*** Stored data

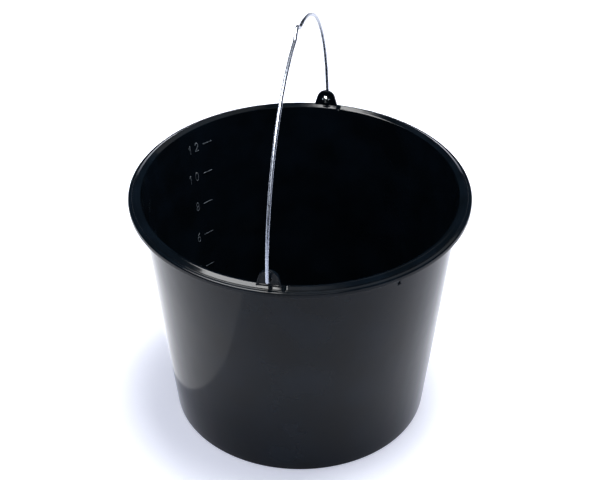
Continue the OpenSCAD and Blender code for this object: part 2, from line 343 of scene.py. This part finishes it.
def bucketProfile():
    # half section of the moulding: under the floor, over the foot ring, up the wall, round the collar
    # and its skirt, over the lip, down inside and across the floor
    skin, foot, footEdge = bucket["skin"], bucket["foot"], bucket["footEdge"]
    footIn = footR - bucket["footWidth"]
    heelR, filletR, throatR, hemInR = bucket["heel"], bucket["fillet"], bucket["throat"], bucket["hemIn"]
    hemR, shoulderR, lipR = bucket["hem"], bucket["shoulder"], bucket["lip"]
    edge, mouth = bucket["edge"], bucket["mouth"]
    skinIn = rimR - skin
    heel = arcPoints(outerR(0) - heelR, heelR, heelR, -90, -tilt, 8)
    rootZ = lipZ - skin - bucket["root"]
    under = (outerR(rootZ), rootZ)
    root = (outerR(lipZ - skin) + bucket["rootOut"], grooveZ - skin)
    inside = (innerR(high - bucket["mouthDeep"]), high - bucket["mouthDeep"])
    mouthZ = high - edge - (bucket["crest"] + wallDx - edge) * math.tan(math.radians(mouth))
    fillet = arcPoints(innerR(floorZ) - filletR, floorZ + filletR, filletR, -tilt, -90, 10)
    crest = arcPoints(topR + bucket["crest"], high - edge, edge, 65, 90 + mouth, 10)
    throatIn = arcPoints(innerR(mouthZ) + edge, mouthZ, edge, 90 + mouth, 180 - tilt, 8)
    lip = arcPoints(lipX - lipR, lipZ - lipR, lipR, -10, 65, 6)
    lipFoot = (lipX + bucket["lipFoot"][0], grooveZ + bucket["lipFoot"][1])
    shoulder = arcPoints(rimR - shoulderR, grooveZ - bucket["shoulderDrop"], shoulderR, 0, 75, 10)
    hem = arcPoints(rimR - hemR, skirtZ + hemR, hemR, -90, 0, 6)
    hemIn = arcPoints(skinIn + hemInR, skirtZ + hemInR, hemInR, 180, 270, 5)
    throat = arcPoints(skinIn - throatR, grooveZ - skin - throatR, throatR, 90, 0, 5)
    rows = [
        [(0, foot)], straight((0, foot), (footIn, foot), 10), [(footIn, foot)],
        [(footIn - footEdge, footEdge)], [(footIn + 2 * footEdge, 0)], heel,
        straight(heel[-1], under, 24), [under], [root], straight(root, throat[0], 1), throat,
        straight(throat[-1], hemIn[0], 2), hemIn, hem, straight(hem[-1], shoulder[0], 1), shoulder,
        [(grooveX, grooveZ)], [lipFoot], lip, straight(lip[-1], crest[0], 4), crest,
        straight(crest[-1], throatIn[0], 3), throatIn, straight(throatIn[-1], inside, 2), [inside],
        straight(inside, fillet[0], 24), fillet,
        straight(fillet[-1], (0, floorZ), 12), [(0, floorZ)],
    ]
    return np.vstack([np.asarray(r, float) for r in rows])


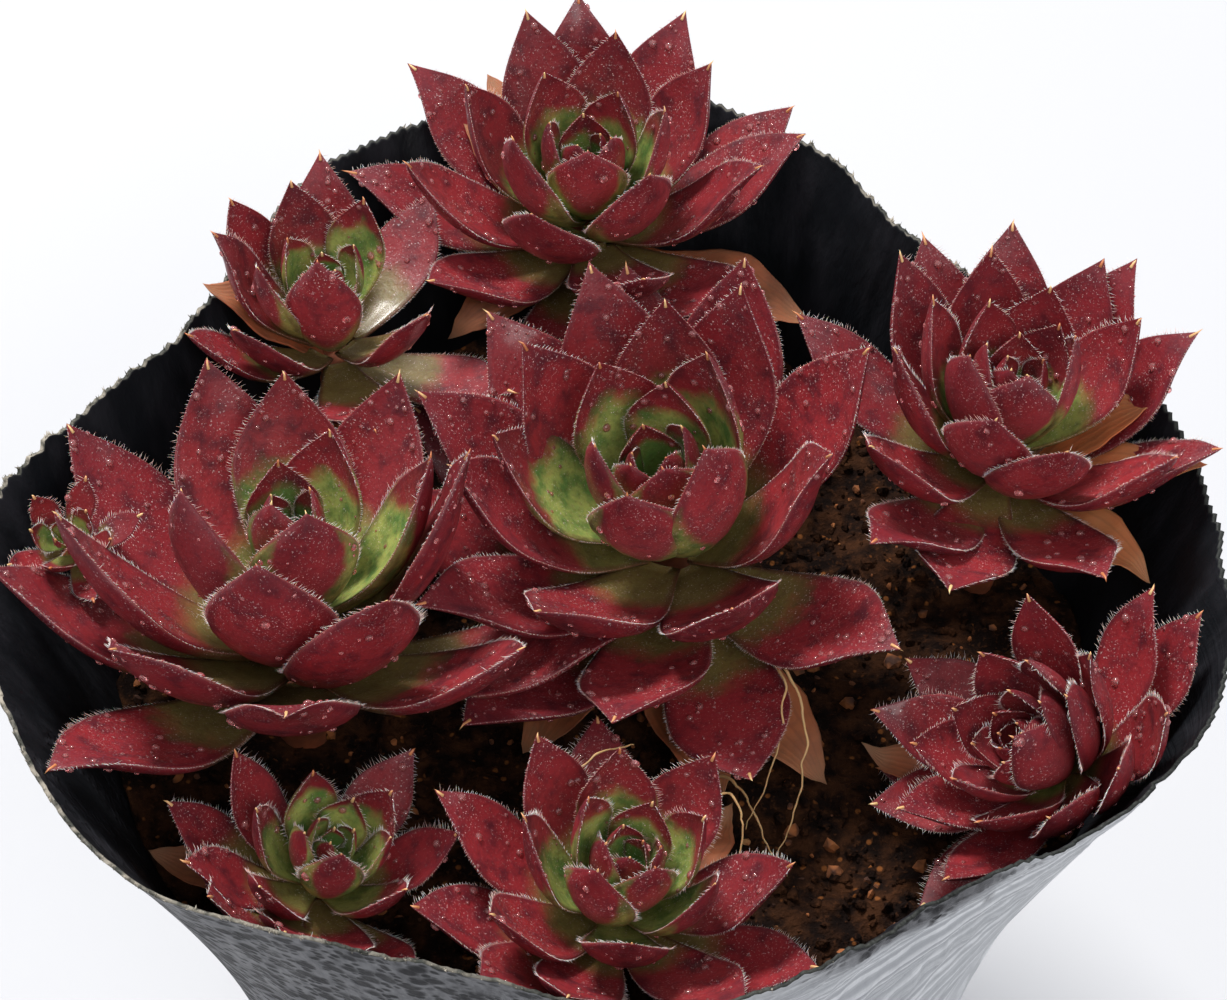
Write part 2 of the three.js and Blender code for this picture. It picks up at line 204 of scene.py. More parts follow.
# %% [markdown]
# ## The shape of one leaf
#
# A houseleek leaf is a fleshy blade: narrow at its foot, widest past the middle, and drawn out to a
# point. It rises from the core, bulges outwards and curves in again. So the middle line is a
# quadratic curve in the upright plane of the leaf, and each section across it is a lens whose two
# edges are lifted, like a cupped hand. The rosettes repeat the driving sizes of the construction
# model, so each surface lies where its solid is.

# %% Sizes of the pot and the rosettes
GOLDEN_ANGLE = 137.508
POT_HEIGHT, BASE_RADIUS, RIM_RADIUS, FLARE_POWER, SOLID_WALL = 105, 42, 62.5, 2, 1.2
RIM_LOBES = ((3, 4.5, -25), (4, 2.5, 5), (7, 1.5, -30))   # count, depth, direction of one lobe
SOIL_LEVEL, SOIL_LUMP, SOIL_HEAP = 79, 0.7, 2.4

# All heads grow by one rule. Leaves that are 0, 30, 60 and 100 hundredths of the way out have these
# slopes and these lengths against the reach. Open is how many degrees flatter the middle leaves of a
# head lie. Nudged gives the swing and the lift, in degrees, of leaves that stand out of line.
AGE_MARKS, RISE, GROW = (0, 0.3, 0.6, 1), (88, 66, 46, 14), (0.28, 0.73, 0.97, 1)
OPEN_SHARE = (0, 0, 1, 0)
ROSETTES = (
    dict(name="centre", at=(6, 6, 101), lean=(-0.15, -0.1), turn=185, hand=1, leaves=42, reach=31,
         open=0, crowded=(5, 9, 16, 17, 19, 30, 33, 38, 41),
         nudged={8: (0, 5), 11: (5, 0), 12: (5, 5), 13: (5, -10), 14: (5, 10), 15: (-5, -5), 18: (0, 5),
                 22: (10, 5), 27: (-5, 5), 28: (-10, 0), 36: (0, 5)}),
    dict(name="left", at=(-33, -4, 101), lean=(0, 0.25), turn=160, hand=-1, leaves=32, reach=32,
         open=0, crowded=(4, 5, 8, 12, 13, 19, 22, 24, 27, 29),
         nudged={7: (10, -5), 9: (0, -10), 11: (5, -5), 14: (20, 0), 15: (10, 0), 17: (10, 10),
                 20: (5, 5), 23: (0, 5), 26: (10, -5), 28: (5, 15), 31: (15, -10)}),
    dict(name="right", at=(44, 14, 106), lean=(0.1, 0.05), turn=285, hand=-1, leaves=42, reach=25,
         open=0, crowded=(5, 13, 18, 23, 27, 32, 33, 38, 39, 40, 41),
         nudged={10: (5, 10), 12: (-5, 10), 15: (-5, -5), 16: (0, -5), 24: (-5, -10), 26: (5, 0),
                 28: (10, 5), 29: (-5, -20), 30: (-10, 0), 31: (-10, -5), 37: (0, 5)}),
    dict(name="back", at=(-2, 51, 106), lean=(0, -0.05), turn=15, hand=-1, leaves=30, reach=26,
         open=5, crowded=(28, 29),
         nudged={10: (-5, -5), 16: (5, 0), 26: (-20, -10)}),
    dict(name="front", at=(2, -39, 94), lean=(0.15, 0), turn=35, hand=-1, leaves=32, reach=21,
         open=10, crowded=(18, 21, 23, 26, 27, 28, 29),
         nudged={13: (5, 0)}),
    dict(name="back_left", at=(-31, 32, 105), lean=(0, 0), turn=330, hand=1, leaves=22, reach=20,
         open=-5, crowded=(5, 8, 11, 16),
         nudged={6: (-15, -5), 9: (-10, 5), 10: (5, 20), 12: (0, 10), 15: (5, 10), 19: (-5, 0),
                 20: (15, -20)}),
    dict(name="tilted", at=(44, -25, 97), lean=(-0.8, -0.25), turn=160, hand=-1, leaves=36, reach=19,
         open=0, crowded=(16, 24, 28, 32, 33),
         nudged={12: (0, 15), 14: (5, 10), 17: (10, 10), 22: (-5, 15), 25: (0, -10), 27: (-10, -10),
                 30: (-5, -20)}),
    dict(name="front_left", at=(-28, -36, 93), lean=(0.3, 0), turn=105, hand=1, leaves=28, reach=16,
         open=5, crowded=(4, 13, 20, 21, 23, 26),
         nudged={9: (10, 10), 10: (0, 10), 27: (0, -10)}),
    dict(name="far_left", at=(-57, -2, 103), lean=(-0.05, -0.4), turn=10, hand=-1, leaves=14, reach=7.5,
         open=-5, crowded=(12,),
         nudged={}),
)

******

◆ Task goal ◆
Extract the data in full. Keep it word for word.

◆ Solution for this problem ◆
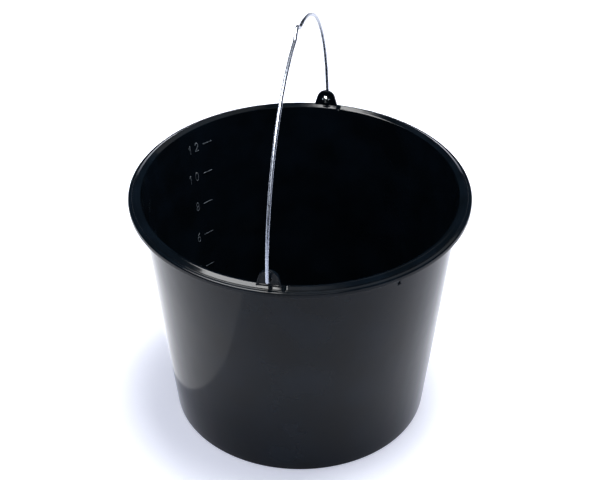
Continue the OpenSCAD and Blender code for this object: part 2, from line 343 of scene.py. This part finishes it.
def bucketProfile():
    # half section of the moulding: under the floor, over the foot ring, up the wall, round the collar
    # and its skirt, over the lip, down inside and across the floor
    skin, foot, footEdge = bucket["skin"], bucket["foot"], bucket["footEdge"]
    footIn = footR - bucket["footWidth"]
    heelR, filletR, throatR, hemInR = bucket["heel"], bucket["fillet"], bucket["throat"], bucket["hemIn"]
    hemR, shoulderR, lipR = bucket["hem"], bucket["shoulder"], bucket["lip"]
    edge, mouth = bucket["edge"], bucket["mouth"]
    skinIn = rimR - skin
    heel = arcPoints(outerR(0) - heelR, heelR, heelR, -90, -tilt, 8)
    rootZ = lipZ - skin - bucket["root"]
    under = (outerR(rootZ), rootZ)
    root = (outerR(lipZ - skin) + bucket["rootOut"], grooveZ - skin)
    inside = (innerR(high - bucket["mouthDeep"]), high - bucket["mouthDeep"])
    mouthZ = high - edge - (bucket["crest"] + wallDx - edge) * math.tan(math.radians(mouth))
    fillet = arcPoints(innerR(floorZ) - filletR, floorZ + filletR, filletR, -tilt, -90, 10)
    crest = arcPoints(topR + bucket["crest"], high - edge, edge, 65, 90 + mouth, 10)
    throatIn = arcPoints(innerR(mouthZ) + edge, mouthZ, edge, 90 + mouth, 180 - tilt, 8)
    lip = arcPoints(lipX - lipR, lipZ - lipR, lipR, -10, 65, 6)
    lipFoot = (lipX + bucket["lipFoot"][0], grooveZ + bucket["lipFoot"][1])
    shoulder = arcPoints(rimR - shoulderR, grooveZ - bucket["shoulderDrop"], shoulderR, 0, 75, 10)
    hem = arcPoints(rimR - hemR, skirtZ + hemR, hemR, -90, 0, 6)
    hemIn = arcPoints(skinIn + hemInR, skirtZ + hemInR, hemInR, 180, 270, 5)
    throat = arcPoints(skinIn - throatR, grooveZ - skin - throatR, throatR, 90, 0, 5)
    rows = [
        [(0, foot)], straight((0, foot), (footIn, foot), 10), [(footIn, foot)],
        [(footIn - footEdge, footEdge)], [(footIn + 2 * footEdge, 0)], heel,
        straight(heel[-1], under, 24), [under], [root], straight(root, throat[0], 1), throat,
        straight(throat[-1], hemIn[0], 2), hemIn, hem, straight(hem[-1], shoulder[0], 1), shoulder,
        [(grooveX, grooveZ)], [lipFoot], lip, straight(lip[-1], crest[0], 4), crest,
        straight(crest[-1], throatIn[0], 3), throatIn, straight(throatIn[-1], inside, 2), [inside],
        straight(inside, fillet[0], 24), fillet,
        straight(fillet[-1], (0, floorZ), 12), [(0, floorZ)],
    ]
    return np.vstack([np.asarray(r, float) for r in rows])


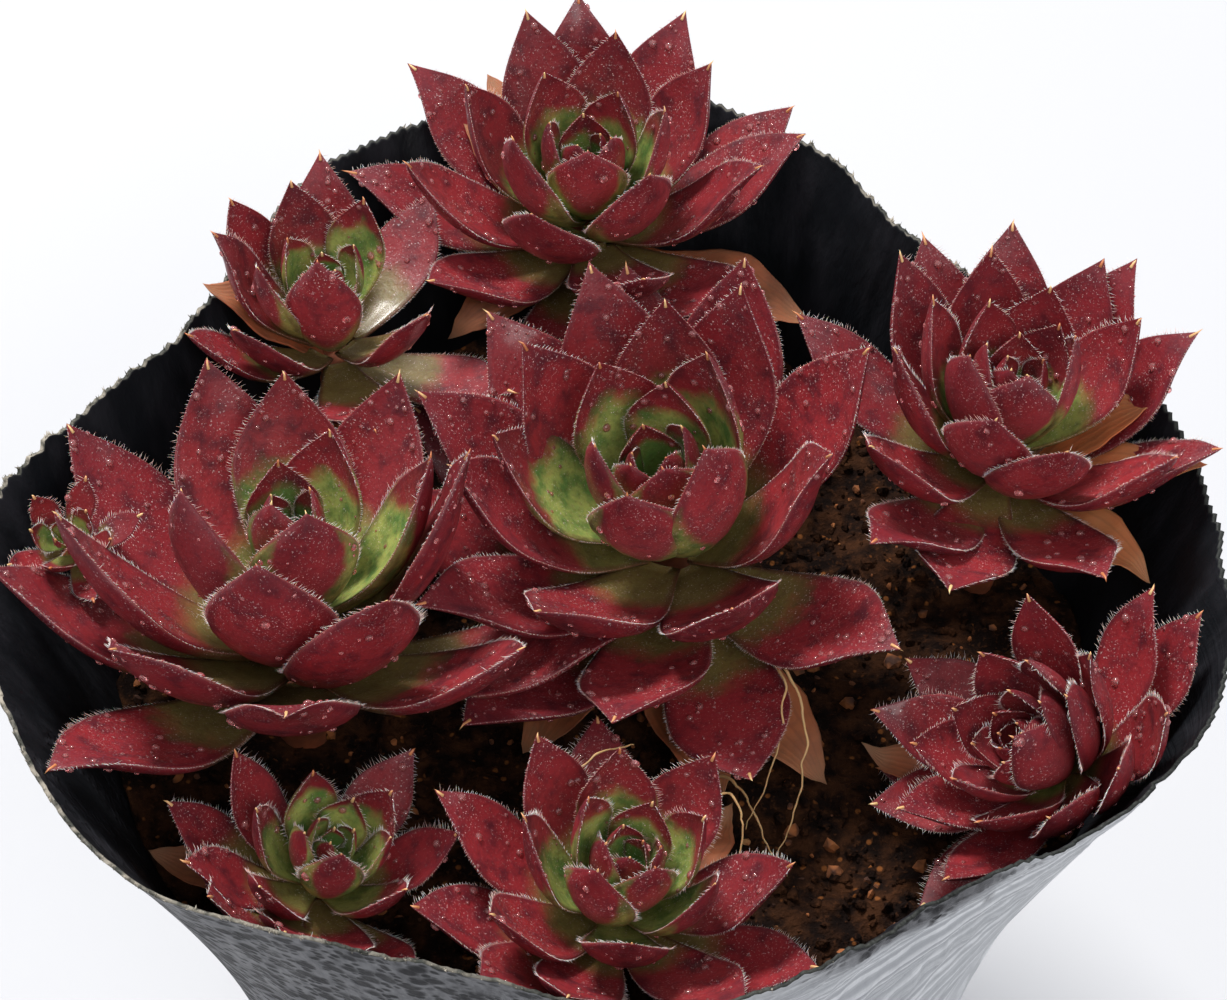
Write part 2 of the three.js and Blender code for this picture. It picks up at line 204 of scene.py. More parts follow.
# %% [markdown]
# ## The shape of one leaf
#
# A houseleek leaf is a fleshy blade: narrow at its foot, widest past the middle, and drawn out to a
# point. It rises from the core, bulges outwards and curves in again. So the middle line is a
# quadratic curve in the upright plane of the leaf, and each section across it is a lens whose two
# edges are lifted, like a cupped hand. The rosettes repeat the driving sizes of the construction
# model, so each surface lies where its solid is.

# %% Sizes of the pot and the rosettes
GOLDEN_ANGLE = 137.508
POT_HEIGHT, BASE_RADIUS, RIM_RADIUS, FLARE_POWER, SOLID_WALL = 105, 42, 62.5, 2, 1.2
RIM_LOBES = ((3, 4.5, -25), (4, 2.5, 5), (7, 1.5, -30))   # count, depth, direction of one lobe
SOIL_LEVEL, SOIL_LUMP, SOIL_HEAP = 79, 0.7, 2.4

# All heads grow by one rule. Leaves that are 0, 30, 60 and 100 hundredths of the way out have these
# slopes and these lengths against the reach. Open is how many degrees flatter the middle leaves of a
# head lie. Nudged gives the swing and the lift, in degrees, of leaves that stand out of line.
AGE_MARKS, RISE, GROW = (0, 0.3, 0.6, 1), (88, 66, 46, 14), (0.28, 0.73, 0.97, 1)
OPEN_SHARE = (0, 0, 1, 0)
ROSETTES = (
    dict(name="centre", at=(6, 6, 101), lean=(-0.15, -0.1), turn=185, hand=1, leaves=42, reach=31,
         open=0, crowded=(5, 9, 16, 17, 19, 30, 33, 38, 41),
         nudged={8: (0, 5), 11: (5, 0), 12: (5, 5), 13: (5, -10), 14: (5, 10), 15: (-5, -5), 18: (0, 5),
                 22: (10, 5), 27: (-5, 5), 28: (-10, 0), 36: (0, 5)}),
    dict(name="left", at=(-33, -4, 101), lean=(0, 0.25), turn=160, hand=-1, leaves=32, reach=32,
         open=0, crowded=(4, 5, 8, 12, 13, 19, 22, 24, 27, 29),
         nudged={7: (10, -5), 9: (0, -10), 11: (5, -5), 14: (20, 0), 15: (10, 0), 17: (10, 10),
                 20: (5, 5), 23: (0, 5), 26: (10, -5), 28: (5, 15), 31: (15, -10)}),
    dict(name="right", at=(44, 14, 106), lean=(0.1, 0.05), turn=285, hand=-1, leaves=42, reach=25,
         open=0, crowded=(5, 13, 18, 23, 27, 32, 33, 38, 39, 40, 41),
         nudged={10: (5, 10), 12: (-5, 10), 15: (-5, -5), 16: (0, -5), 24: (-5, -10), 26: (5, 0),
                 28: (10, 5), 29: (-5, -20), 30: (-10, 0), 31: (-10, -5), 37: (0, 5)}),
    dict(name="back", at=(-2, 51, 106), lean=(0, -0.05), turn=15, hand=-1, leaves=30, reach=26,
         open=5, crowded=(28, 29),
         nudged={10: (-5, -5), 16: (5, 0), 26: (-20, -10)}),
    dict(name="front", at=(2, -39, 94), lean=(0.15, 0), turn=35, hand=-1, leaves=32, reach=21,
         open=10, crowded=(18, 21, 23, 26, 27, 28, 29),
         nudged={13: (5, 0)}),
    dict(name="back_left", at=(-31, 32, 105), lean=(0, 0), turn=330, hand=1, leaves=22, reach=20,
         open=-5, crowded=(5, 8, 11, 16),
         nudged={6: (-15, -5), 9: (-10, 5), 10: (5, 20), 12: (0, 10), 15: (5, 10), 19: (-5, 0),
                 20: (15, -20)}),
    dict(name="tilted", at=(44, -25, 97), lean=(-0.8, -0.25), turn=160, hand=-1, leaves=36, reach=19,
         open=0, crowded=(16, 24, 28, 32, 33),
         nudged={12: (0, 15), 14: (5, 10), 17: (10, 10), 22: (-5, 15), 25: (0, -10), 27: (-10, -10),
                 30: (-5, -20)}),
    dict(name="front_left", at=(-28, -36, 93), lean=(0.3, 0), turn=105, hand=1, leaves=28, reach=16,
         open=5, crowded=(4, 13, 20, 21, 23, 26),
         nudged={9: (10, 10), 10: (0, 10), 27: (0, -10)}),
    dict(name="far_left", at=(-57, -2, 103), lean=(-0.05, -0.4), turn=10, hand=-1, leaves=14, reach=7.5,
         open=-5, crowded=(12,),
         nudged={}),
)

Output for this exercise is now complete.